Mr. Ames' government salary never exceeded $70,000 a year, but this income was far outpaced by the family's spending.

One question being asked yesterday was whether the high level of spending had gone undetected by the intelligence agency -- neighbors said the Ameses' wealth seemed to have been attributed to her family in South America.

Documents released after the arrests suggest that as far back as the mid-1980s the FBI -- which kept an intensive watch on Soviet personnel in this country -- became aware of Ames' meetings with Soviet agents, but that the CIA may have been unaware of the contacts because Mr. Ames did not regularly report them as required.

"A review of pertinent investigative records revealed that Mr.
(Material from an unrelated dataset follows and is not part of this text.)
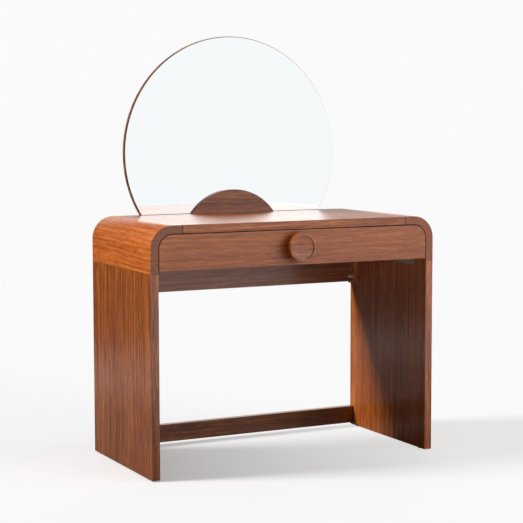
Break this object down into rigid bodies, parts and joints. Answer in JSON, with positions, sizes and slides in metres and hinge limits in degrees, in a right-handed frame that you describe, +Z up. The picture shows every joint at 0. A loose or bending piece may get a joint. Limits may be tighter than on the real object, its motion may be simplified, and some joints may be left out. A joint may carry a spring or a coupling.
{
  "type": "vanity table with mirror",
  "caption": "Walnut vanity table with rounded upper corners, a full-width drawer with a round knob, a foot stretcher and a round mirror cut flat on the top.",
  "frame": {"origin": "on the floor, at the centre of the bounding box's bottom: midway between the legs, and midway between the knob's face and the screws behind the mirror", "axes": "+X to the right as seen by someone sitting at the table, +Y to the back, +Z up; the drawer opens towards -Y"},
  "size_m": [0.98, 0.523, 1.3429],
  "materials": {
    "walnut": "satin walnut veneer",
    "dark_walnut": "satin dark walnut veneer",
    "pale_wood": "sealed birch",
    "mirror": "silvered glass with a polished edge",
    "zinc_steel": "zinc plated",
    "bright_steel": "polished",
    "black_steel": "satin black powder coat",
    "black_plastic": "matt"
  },
  "bodies": {
    "case": {"left_leg": "walnut", "right_leg": "walnut", "left_corner": "walnut", "right_corner": "walnut", "top_panel": "walnut", "back_rail": "dark_walnut", "foot_stretcher": "dark_walnut", "left_cleat": "dark_walnut", "right_cleat": "dark_walnut", "case_dowels": "pale_wood", "cleat_screws": "black_steel", "rail_brackets": "zinc_steel", "rail_bracket_screws": "zinc_steel", "stretcher_cams": "zinc_steel", "stretcher_cam_bolts": "zinc_steel", "floor_glides": "black_plastic", "mirror_backer": "walnut", "mirror_glass": "mirror", "mirror_foot": "walnut", "mirror_dowels": "pale_wood", "left_strap": "black_steel", "right_strap": "black_steel", "strap_screws": "zinc_steel", "left_slide_case_member": "zinc_steel", "right_slide_case_member": "zinc_steel", "case_slide_screws": "bright_steel"},
    "drawer": {"drawer_front": "walnut", "drawer_left_side": "pale_wood", "drawer_right_side": "pale_wood", "drawer_back": "pale_wood", "drawer_bottom": "pale_wood", "drawer_cams": "zinc_steel", "drawer_cam_bolts": "zinc_steel", "drawer_back_screws": "zinc_steel", "drawer_bottom_screws": "zinc_steel", "knob": "walnut", "knob_screw": "zinc_steel", "left_slide_drawer_member": "zinc_steel", "right_slide_drawer_member": "zinc_steel", "drawer_slide_screws": "bright_steel"},
    "left_middle_member": {"left_slide_middle_member": "zinc_steel"},
    "left_outer_cage": {"left_slide_outer_cage": "bright_steel"},
    "left_inner_cage": {"left_slide_inner_cage": "bright_steel"},
    "right_middle_member": {"right_slide_middle_member": "zinc_steel"},
    "right_outer_cage": {"right_slide_outer_cage": "bright_steel"},
    "right_inner_cage": {"right_slide_inner_cage": "bright_steel"}
  },
  "joints": [
    {"name": "drawer_slide", "type": "slide", "parent": "case", "child": "drawer", "axis": [0, -1, 0], "range_m": [0, 0.3]},
    {"name": "left_middle_member_slide", "type": "slide", "parent": "case", "child": "left_middle_member", "axis": [0, -1, 0], "range_m": [0, 0.15]},
    {"name": "left_outer_cage_slide", "type": "slide", "parent": "case", "child": "left_outer_cage", "axis": [0, -1, 0], "range_m": [0, 0.075]},
    {"name": "left_inner_cage_slide", "type": "slide", "parent": "case", "child": "left_inner_cage", "axis": [0, -1, 0], "range_m": [0, 0.225]},
    {"name": "right_middle_member_slide", "type": "slide", "parent": "case", "child": "right_middle_member", "axis": [0, -1, 0], "range_m": [0, 0.15]},
    {"name": "right_outer_cage_slide", "type": "slide", "parent": "case", "child": "right_outer_cage", "axis": [0, -1, 0], "range_m": [0, 0.075]},
    {"name": "right_inner_cage_slide", "type": "slide", "parent": "case", "child": "right_inner_cage", "axis": [0, -1, 0], "range_m": [0, 0.225]}
  ],
  "couplings": [
    {"joint": "left_middle_member_slide", "follows": "drawer_slide", "ratio": 0.5},
    {"joint": "left_outer_cage_slide", "follows": "drawer_slide", "ratio": 0.25},
    {"joint": "left_inner_cage_slide", "follows": "drawer_slide", "ratio": 0.75},
    {"joint": "right_middle_member_slide", "follows": "drawer_slide", "ratio": 0.5},
    {"joint": "right_outer_cage_slide", "follows": "drawer_slide", "ratio": 0.25},
    {"joint": "right_inner_cage_slide", "follows": "drawer_slide", "ratio": 0.75}
  ]
}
Ames scheduled numerous meetings with Soviet Embassy personnel which he either did not report at all or reported months afterward," one document said. It cited as an example a Feb. 14, 1986, meeting between Mr. Ames and a Soviet contact, followed by bank deposits totaling $20,000 cash. While the document said the meeting was noted in "FBI records," it did not say whether the FBI informed the CIA at the time.

At some points, the FBI affidavit sounds a bit like a spy novel from the height of the Cold War.

It describes in detail, for instance, how "video surveillance" detected Mr. Ames leaving his home at 6:22 a.m. Oct. 23 and returning 22 minutes later. During that time, the document suggested, he drove into the Georgetown section of the capital and placed "a horizontal mark on the mailbox at 37th and R Sts.," as a signal that he would keep a date to meet his Soviet contact in Bogota, Colombia, in early November.

The mailbox is about a half-mile from the Mount Alto residential compound of Russian diplomats along a route they could follow to reach the Soviet Embassy in downtown Washington.

"It is common intelligence tradecraft practice to place signal sites along routes normally traveled by the party being signaled," the FBI document said.

No "horizontal mark" could be detected Wednesday on that mailbox. But a magazine photographer was there anyway, snapping pictures while puzzled passers-by looked on.